Hayek is at pains to show that the issue is not one of the politics of left and right. Nazis and fascists are on the right, and socialists and communists are on the left, but what they all share is the ideology of collectivism: the idea that the “common good” trumps the preferences or rights of the individual. So, while Nazis, fascists, socialists, and communists might all hate each other, in fact they draw upon the same pool of potential members, who not infrequently switch from one of these parties to another. And they all share a common enemy: liberals. For the belief in individual liberty cannot be reconciled with collectivism. Liberalism had come to be perceived by most intellectuals as an obsolete, bourgeois, elitist leftover of the 19th century, something that any right-thinking person must strenuously oppose, a monster that was not quite dead yet but whose death was long overdue.
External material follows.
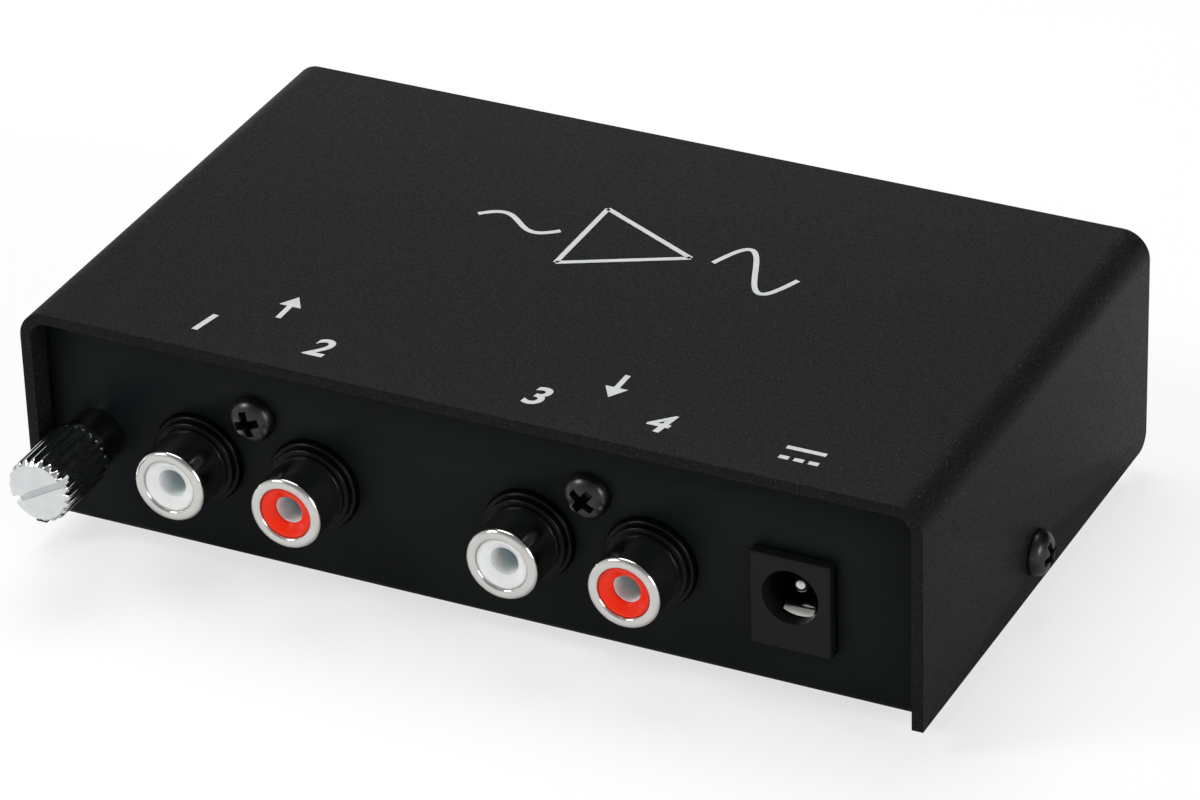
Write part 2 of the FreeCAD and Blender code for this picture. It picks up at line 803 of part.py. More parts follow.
def make_diode():
    return axial_part(diode_radius, diode_length, dc_x + diode_from_dc, power_row)


def make_regulator():
    # half-round body with a flat front, on three legs
    x = dc_x - power_can_from_dc
    y = regulator_row
    low = board_top + regulator_lift
    body = rod(regulator_radius, regulator_height, point(x, y, low), upward)
    flat = block(x - regulator_radius - spill, x + regulator_radius + spill, y - regulator_radius - spill,
                 y - regulator_flat, low - spill, low + regulator_height + spill)
    body = body.cut(flat)
    legs = []
    for index in (-1, 0, 1):
        at = x + index * regulator_leg_pitch
        legs.append(block(at - regulator_leg / 2, at + regulator_leg / 2, y - regulator_leg / 2,
                          y + regulator_leg / 2, board_top, low + spill))
    return body.fuse(legs).removeSplitter()


def save(name, solids):
    shape = solids
    if isinstance(solids, list):
        shape = Part.makeCompound(solids)
    shape.exportStep("parts/" + name + ".step")


os.makedirs("parts", exist_ok=True)
save("lid", make_lid())
save("chassis", make_chassis())
save("rubber_feet", make_feet())
save("lid_screws", make_lid_screws())
save("jack_screws", make_jack_screws())
save("input_jack_housing", make_jack_housing(input_pair_x))
save("output_jack_housing", make_jack_housing(output_pair_x))
jack_names = ["input_left", "input_right", "output_left", "output_right"]
for jack_name, jack_x in zip(jack_names, jack_places()):
    save(jack_name + "_shell", make_shell(jack_x))
    save(jack_name + "_insulator", make_insulator(jack_x))
    save(jack_name + "_contact", make_contact(jack_x))
save("dc_jack_housing", make_dc_housing())
save("dc_center_pin", make_dc_pin())
save("dc_leaf_contact", make_dc_leaf())
save("dc_leaf_terminal", make_dc_leaf_terminal())
save("ground_post", make_post())
save("ground_washer", make_washer())
save("ground_thumbscrew", make_thumbscrew())
save("ground_lug", make_lug())
save("ground_nut", make_terminal_nut())
save("circuit_board", make_board())
save("board_standoffs", make_standoffs())
save("board_screws", make_board_screws())
save("electrolytic_capacitors", make_cans())
save("power_capacitor", make_power_can())
save("film_capacitors", make_film_capacitors())
save("amplifier_chips", make_chips())
save("resistors", make_resistors())
save("power_diode", make_diode())
save("voltage_regulator", make_regulator())
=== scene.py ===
import math
import bmesh
import bpy
from mathutils import Matrix, Vector


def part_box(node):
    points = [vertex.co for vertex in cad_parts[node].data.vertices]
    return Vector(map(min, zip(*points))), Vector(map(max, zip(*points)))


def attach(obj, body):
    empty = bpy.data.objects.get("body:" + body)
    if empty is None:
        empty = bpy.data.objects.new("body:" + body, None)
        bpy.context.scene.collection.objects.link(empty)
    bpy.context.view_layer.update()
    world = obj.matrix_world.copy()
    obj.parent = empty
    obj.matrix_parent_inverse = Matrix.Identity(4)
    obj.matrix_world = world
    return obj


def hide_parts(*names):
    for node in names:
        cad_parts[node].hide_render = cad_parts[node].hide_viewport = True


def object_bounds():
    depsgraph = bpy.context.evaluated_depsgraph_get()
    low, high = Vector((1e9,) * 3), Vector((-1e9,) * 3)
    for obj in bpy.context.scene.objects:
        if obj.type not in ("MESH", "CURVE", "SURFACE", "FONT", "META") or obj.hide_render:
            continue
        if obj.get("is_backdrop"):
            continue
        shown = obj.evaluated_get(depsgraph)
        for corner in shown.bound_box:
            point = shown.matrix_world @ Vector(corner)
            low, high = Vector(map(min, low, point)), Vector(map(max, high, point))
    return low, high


# Small phono preamplifier in a folded black steel case: finishes, fine detail, light and camera.
# Metres, in the frame of the solids: X along the case, -Y the side with the sockets, Z up.

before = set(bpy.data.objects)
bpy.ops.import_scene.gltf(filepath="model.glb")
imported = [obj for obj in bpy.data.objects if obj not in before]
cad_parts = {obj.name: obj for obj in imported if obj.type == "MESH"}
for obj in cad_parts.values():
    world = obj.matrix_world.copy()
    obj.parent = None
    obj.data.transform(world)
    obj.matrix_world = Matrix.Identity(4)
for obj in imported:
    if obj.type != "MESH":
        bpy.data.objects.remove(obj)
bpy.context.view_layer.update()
print("frame loaded")

mm = 0.001
tiny = 1e-6
case = "case"


def hexColour(code):
    # sRGB hex to the linear values that the shaders take
    channels = [int(code[start:start + 2], 16) / 255 for start in (1, 3, 5)]
    linear = [c / 12.92 if c <= 0.04045 else ((c + 0.055) / 1.055) ** 2.4 for c in channels]
    return (*linear, 1.0)


def perMetre(sizeMm):
    # texture scale for a grain of this size
    return 1 / (sizeMm * mm)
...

Hayek observes how it is no accident that the states in which central planning had taken the greatest hold—Germany, the USSR—were the most monstrous tramplers of individual rights. He shows how a consistent pursuit of collectivist aims necessarily leads to nationalism, the destruction of truth, and the rise of thugs to the most powerful positions in the state. It was not the innate barbarity of Germans or their special proneness to hero worship that propelled Hitler to power; it was the inescapable internal logic of collectivism itself, which necessarily destroys individual morality as it seeks to utilize the human resources that are now directed at the will of the state.
I think of these words by Loren Eiseley:
The group ethic is whatever its leaders choose it to mean; it destroys the innocent and justifies the act in terms of the future.
Hayek treasures freedom, but he does not glorify liberalism; he acknowledges that there were many abuses and injustices perpetrated in the name of 19th-century laissez-faire liberalism. He puts this down to the fact that the idea of radical freedom, both political and economic, for every individual is something new in history, and that the difficulties with it have still to be worked out. There are aspects of liberalism that many people find hard to accept, such as the great inequalities of wealth that occur under a capitalist economic system. Apart from the fact that rulers of collectivist societies simply seize large fortunes for themselves, creating large inequalities of their own, Hayek does not believe that an economic or political system should be built around envy. In a liberal economic system, rewards—sometimes very large ones—can be gained by those who take risks; more often, they take losses. There is nothing fundamentally unfair about this. Those who wish relative predictability and safety have the option of working for wages. Those who wish to stake their fortune on a chance of big success are free to do so.
Wealth is a measurable good, but how do you put a price tag on personal freedom? It’s a priceless thing that we tend to take for granted until it is gone. The poorest citizen of a liberal society might look with bitter envy at his rich neighbors, but Hayek notes that he lives in a society that places no political obstacles to his advancement. His position in society is not decreed by the state, as it is under a collectivist regime. The American Dream consists exactly of the idea that a man can improve his material circumstances through his own efforts, that there is nothing fundamentally to stop him except the limits of his own initiative, creativity, talent, and industry.
But does that mean we should just watch our fellow citizens starve if they fall on, or have been born into, hard times? Hayek sees no need for this. The great abundance produced by a liberal economy should be well able to look after the basic needs of the poorest people. There are difficult questions about how to do that, but there is no fundamental obstacle. It’s a practical matter to be worked out. It’s no reason to ditch freedom in favor of slavery.
Collectivism, whether of the right or left, seduces us with a siren song of justice, equality, and plenty. But the implementation of central planning necessarily means the concentration of power at the center, and that power must decide what the priorities will be—what the “social good” is. The central power will decided how many teachers there shall be, and whether they shall be paid more or less than doctors or plumbers or field hands. This need for total control in order to execute a comprehensive plan means that a collectivist society must necessarily move toward totalitarianism. Anything less will frustrate its efforts at some point. And as for plenty, well, Cuba, North Korea, and now Venezuela are countries whose citizens are starving.
One of the most chilling sentences in the book concludes that
the one decisive factor in the rise of totalitarianism on the Continent, which is yet absent in this country, is the existence of a large recently dispossessed middle class.
I think about the observation that there is growing inequality in our Western countries, that the middle class is shrinking or imploding. This would appear to be a serious danger sign. It brings to mind another forceful book, this one about mass movements, written by the American thinker Eric Hoffer and published in 1951: The True Believer: Thoughts on the Nature of Mass Movements. Hoffer shows how mass movements gain an unstoppable momentum of their own, how large sections of society can revert to what amounts to mob psychology in their zeal to overthrow the existing order. I think Hoffer’s book would make an excellent, if chilling, companion volume to The Road to Serfdom.
Hayek is no firebrand. Although he writes with strong conviction, he comes across as reasonable, respectful, and mature. Liberalism, the greatest form of social organization yet discovered by man, deserves advocates, and Hayek has stood up to be one. He is an excellent champion of it. Now it’s down to us: what kind of a society do we want to live in? If you are a socialist or a fascist, or are tempted to become one, I urge you to read this book, and honestly answer for yourself the points that Hayek raises. Can you rebut him? To me, there’s no choice to be made. I’m sad to think that it may be made for me by people who do not realize what they’re getting us all into.